Employers can’t stop workers from talking about pay, but they can limit communications on company-owned computers and other information technology.
According to a new ruling by the National Labor Relations Board (NLRB), an employer has the right to restrict employees from using its email system if it does so on a nondiscriminatory basis. As a result, among other things, companies can prohibit worker emails designed to encourage or promote unionization.
In a press release released late last year, NLRB stated:
“…Employees do not have a statutory right to use employers’ email and other information-technology (IT) resources to engage in non-work-related communications. Rather, employers have the right to control the use of their equipment, including their email and other IT systems, and they may lawfully exercise that right to restrict the uses to which those systems are put, provided that in doing so, they do not discriminate against union or other protected concerted communications. To this extent, the Board effectively reinstated the holding of Register Guard, 351 NLRB 1110 (2007). Recognizing that employees must have adequate avenues to engage in communications protected by Section 7 of the NLRA, the Board’s decision creates an exception for circumstances where the use of employer-provided email is the only reasonable means for employees to communicate with one another on non-working time during the workday.”

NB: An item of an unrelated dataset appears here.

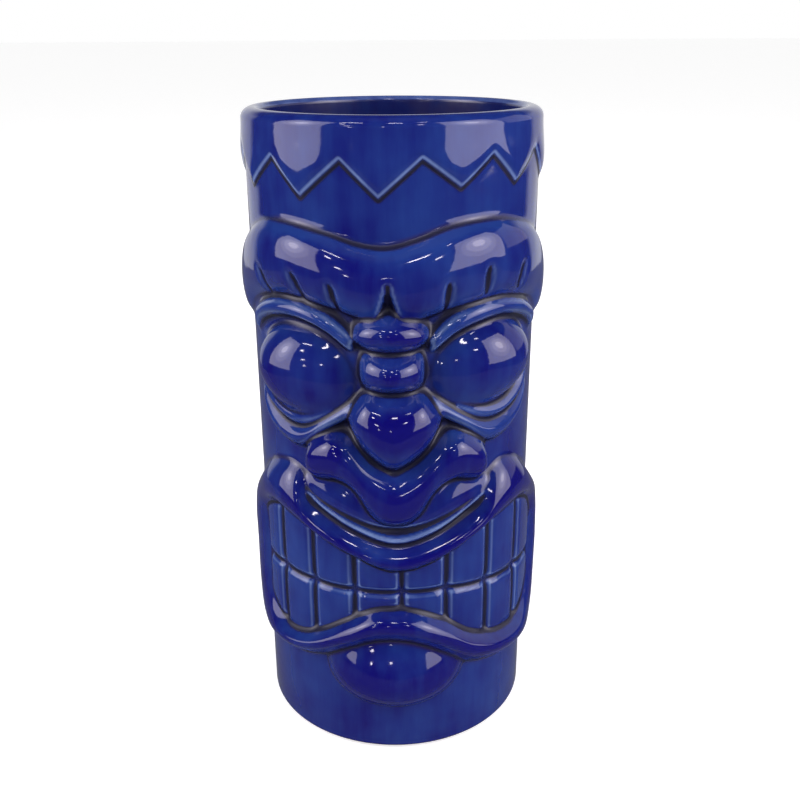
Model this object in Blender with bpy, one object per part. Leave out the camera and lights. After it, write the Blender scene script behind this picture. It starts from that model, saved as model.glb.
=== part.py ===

This reverses a 2014 decision. At that time, the NLRB determined that workers with access to their employer’s email system for their work responsibilities had a right to email communications during non-work time for various communications, including those related to union issues. However, this new decision includes an exception when the employer’s email system is the only reasonable way for employees to communicate during non-work time during the workday.
The NLRA protects workers engaged in “concerted activity,” including talking with coworkers about pay or unsafe working conditions. In recent years, some employers have gotten into trouble with the NLRB for trying to prohibit employee conversations about pay. However, yelling at workers to get back to work when they are having such discussions was not found to violate NLRB rules.